Sent from my iPhone using Tapatalk


----------



## Hfqkhal (Oct 14, 2018)

Andre VW said:


> Picture of water pump with dried up coolant on pulley.
> 
> 
> 
> ...


It most likely is the pump gasket it self. If it is the head gasket you would get a lot of smoke and your oil would be contaminated. 


Sent from my iPhone using Tapatalk


----------



## Andre VW (Dec 12, 2018)

Hfqkhal said:


> It most likely is the pump gasket it self. If it is the head gasket you would get a lot of smoke and your oil would be contaminated.
> 
> 
> Sent from my iPhone using Tapatalk


Thats what I was thinking. Been monitoring this since new and wanted to make sure it wasnt just normal initial expansion of plumbing and volume for a new vehicle that was making the level drop. 

The head gasket concern was recent only after seeing some have gone through for that, but that issue seems like coolant loss is sudden and major.


Sent from my iPhone using Tapatalk


----------



## Hfqkhal (Oct 14, 2018)

Well you can say sudden. But it seems to be a slow leak to take that many miles to get less. But before it gets any worse take it in and have them pressure test and fix 


Sent from my iPhone using Tapatalk


----------



## Andre VW (Dec 12, 2018)

Hfqkhal said:


> Well you can say sudden. But it seems to be a slow leak to take that many miles to get less. But before it gets any worse take it in and have them pressure test and fix
> 
> 
> Sent from my iPhone using Tapatalk


Sorry I meant all the latest talks of head gasket failures concerned me but with my low rate of change of coolant and finding the slinging coolant off the belt, def glad its not the head gasket.

Taking it to service this week. Will see what they say. 



Sent from my iPhone using Tapatalk


----------



## Hfqkhal (Oct 14, 2018)

That was what I thought you meant. Keep
Us updated 


Sent from my iPhone using Tapatalk


----------



## Andre VW (Dec 12, 2018)

Dealer confirmed tiny small leak from water pump. I do not know if its a faulty pump or gasket. Either way, pump and drive belt are being changed since drive belt gets wet when pump is removed. Will have more details when I get the car and see the service notes.

Glad to finally put an end to the constant monitoring of coolant I had to do to see if this was a new car coolant burp thing or actual coolant leak. 




Sent from my iPhone using Tapatalk


----------



## big_hot_tamale (Dec 20, 2003)

Andre VW said:


> Dealer confirmed tiny small leak from water pump. I do not know if its a faulty pump or gasket. Either way, pump and drive belt are being changed since drive belt gets wet when pump is removed. Will have more details when I get the car and see the service notes.
> 
> Glad to finally put an end to the constant monitoring of coolant I had to do to see if this was a new car coolant burp thing or actual coolant leak.
> 
> ...


same issue here at 33k...

A year ago saw a small puddle (1 tbsp) of coolant and have been smelling coolant for the year. Took it to dealership back then, said there was no problem because they pressure tested it.
I knew they were fking morons because I know the smell of VW coolant after owning 20+ over 35 years. But whatever it's under warranty, I did my duty of bringing it in and got it noted on service records.

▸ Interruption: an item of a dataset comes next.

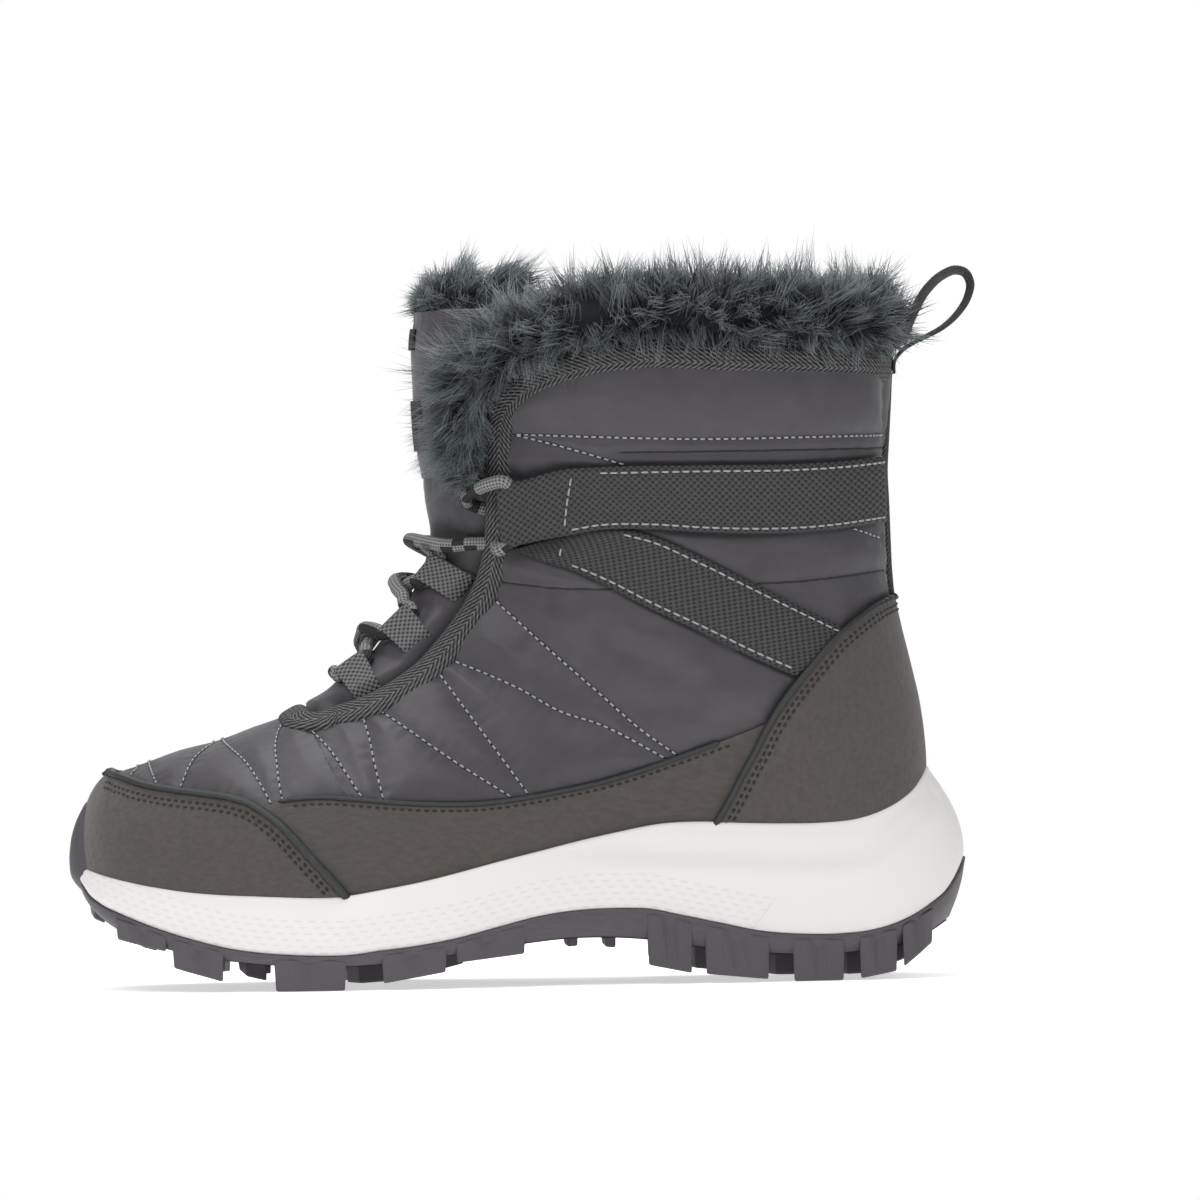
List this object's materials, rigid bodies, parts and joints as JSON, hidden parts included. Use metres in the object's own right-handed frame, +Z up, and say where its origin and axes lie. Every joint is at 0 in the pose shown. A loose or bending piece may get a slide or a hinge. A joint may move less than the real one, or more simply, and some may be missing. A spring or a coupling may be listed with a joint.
{
  "type": "snow boot",
  "caption": "Left snow boot with quilted shell, fur collar, laced throat, webbing straps, foam midsole and lugged rubber outsole.",
  "frame": {"origin": "on the floor, under the middle of the boot's bounding box", "axes": "-X towards the toe, -Y towards the outer side of the foot, +Z up"},
  "size_m": [0.285, 0.1258, 0.23],
  "materials": {
    "cord": "round braided cord",
    "foam": "moulded white foam",
    "footbed": "short pile over foam",
    "fur": "deep pile",
    "label": "flat woven patch",
    "nubuck": "matt brushed nubuck",
    "nylon": "quilted nylon, slight sheen",
    "rubber": "matt rubber",
    "webbing": "ribbed webbing"
  },
  "bodies": {
    "root": {"back_seam": "webbing", "edge_binding": "webbing", "foxing_lateral": "nubuck", "foxing_medial": "nubuck", "fur_collar": "fur", "fur_tongue": "fur", "heel_counter": "nubuck", "insole": "footbed", "lace_bar": "cord", "lace_cross_1": "cord", "lace_cross_2": "cord", "lace_cross_3": "cord", "lace_loop_lateral_1": "webbing", "lace_loop_lateral_2": "webbing", "lace_loop_lateral_3": "webbing", "lace_loop_medial_1": "webbing", "lace_loop_medial_2": "webbing", "lace_loop_medial_3": "webbing", "midsole": "foam", "outsole": "rubber", "pull_loop": "webbing", "stay_lateral": "webbing", "stay_medial": "webbing", "strap_lateral": "webbing", "strap_medial": "webbing", "toe_cap": "nubuck", "tongue": "nylon", "tongue_label": "label", "upper": "nylon"}
  },
  "joints": []
}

Now a year later, 1/4 cup puddle under the car after every use but no low coolant light yet. Getting appointment for them to fix is a 2 to 5 day out schedule and no loaner car. bah.


----------



## formula14 (Jul 5, 2010)

Just had water pump replaced on my 2018 with 60k miles. I've had gradual coolant loss since new but it started leaking faster and had spots under the car, I initially thought it was an oil leak but it ended up being the water pump. Now I'm paying more attention to the reservoir to see if the gradual leak has been fixed with the new pump or if it continues and I need to think about head gasket issues.


----------



## dsquared15 (Jan 8, 2015)

Just had the same issue on my wife’s 2018 with 58k, dealer replaced it under warranty.

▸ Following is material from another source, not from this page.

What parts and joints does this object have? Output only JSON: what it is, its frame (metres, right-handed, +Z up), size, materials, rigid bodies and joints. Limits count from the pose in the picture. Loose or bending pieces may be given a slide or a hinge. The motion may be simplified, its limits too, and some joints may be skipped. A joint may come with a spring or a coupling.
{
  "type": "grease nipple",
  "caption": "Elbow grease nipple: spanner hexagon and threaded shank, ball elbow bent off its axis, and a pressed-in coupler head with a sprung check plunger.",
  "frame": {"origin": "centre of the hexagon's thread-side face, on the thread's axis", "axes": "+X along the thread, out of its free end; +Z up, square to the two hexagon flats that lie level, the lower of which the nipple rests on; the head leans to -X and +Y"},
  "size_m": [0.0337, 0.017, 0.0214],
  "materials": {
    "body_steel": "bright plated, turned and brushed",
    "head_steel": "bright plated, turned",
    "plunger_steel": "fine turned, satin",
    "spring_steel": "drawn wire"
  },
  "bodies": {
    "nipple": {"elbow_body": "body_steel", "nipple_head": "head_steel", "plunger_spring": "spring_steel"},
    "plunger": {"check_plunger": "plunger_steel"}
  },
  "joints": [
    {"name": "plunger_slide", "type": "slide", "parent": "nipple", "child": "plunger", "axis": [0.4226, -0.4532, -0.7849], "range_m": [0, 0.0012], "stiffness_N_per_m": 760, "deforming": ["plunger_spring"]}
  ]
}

Sent from my iPhone using Tapatalk


----------



## walksonair (Aug 29, 2017)

Had the same issue on my 2018 with 60k, dealer replaced it under warranty. No new belt though.


----------



## KarstGeo (Jan 19, 2018)

2018 3.6 - water pump leak repaired under warranty at 37K miles. Was always losing coolant slowly but it finally started to leak enough to visually see/leaving a puddle. Fixed no-drama at dealer.


----------



## shadytheatlas (Jul 5, 2018)

Where does the pump leak? Are there any aftermarket pumps that eliminate the issue?


----------



## mackopes (Apr 17, 2015)

Had my 2018 Atlas water pump replaced as well under warranty at 48k… guy at the dealership said this is a common problem and they replace a few of these a week.


----------



## mhjett (Oct 16, 2000)

I'm at 41k mi on my 2018 3.6 Atlas and have had to add a little coolant (a cup or two) about 2 or 3 times since about 27-28k mi. Just last week the low coolant light came on. I noticed there's coolant on the water pump pulley and some coolant has been flung onto the AC lines and radiator end cap, consistent with what's shown in *Andre VW's *photos, above. I topped off the coolant and the light went off.

Since I noticed this, I've driven the car half a dozen times on shorter trips and the coolant level hasn't yet gone down again. But clearly, the water pump needs replacing. Odd that the water pump leak seems inconsistent (temperature dependent?). Anyway, I'm actually relieved it's just the water pump, not the head gasket (the other known 3.6 coolant consumption issue), as the water pump is a cheap and easy fix. 

I noticed that the water pump for this car has a part number supecession. Current number is 03H-121-008-M; the prior number is 03H-121-008-K. I have no knowledge beyond that, but it makes me wonder if there was a known issue that was addressed with the -K part number. I don't know when the part was superceeded and also don't know if the leaking pump on my car has a -K or an -M part number, but will update this thread if/when I find out. 

By the way, here's a DIY for anyone looking or needing to replace the pump yourself: 

Water pump DIY?


----------



## speed51133! (Aug 5, 2002)

I had my 2019 Atlas pump changed under warranty due to leaking


----------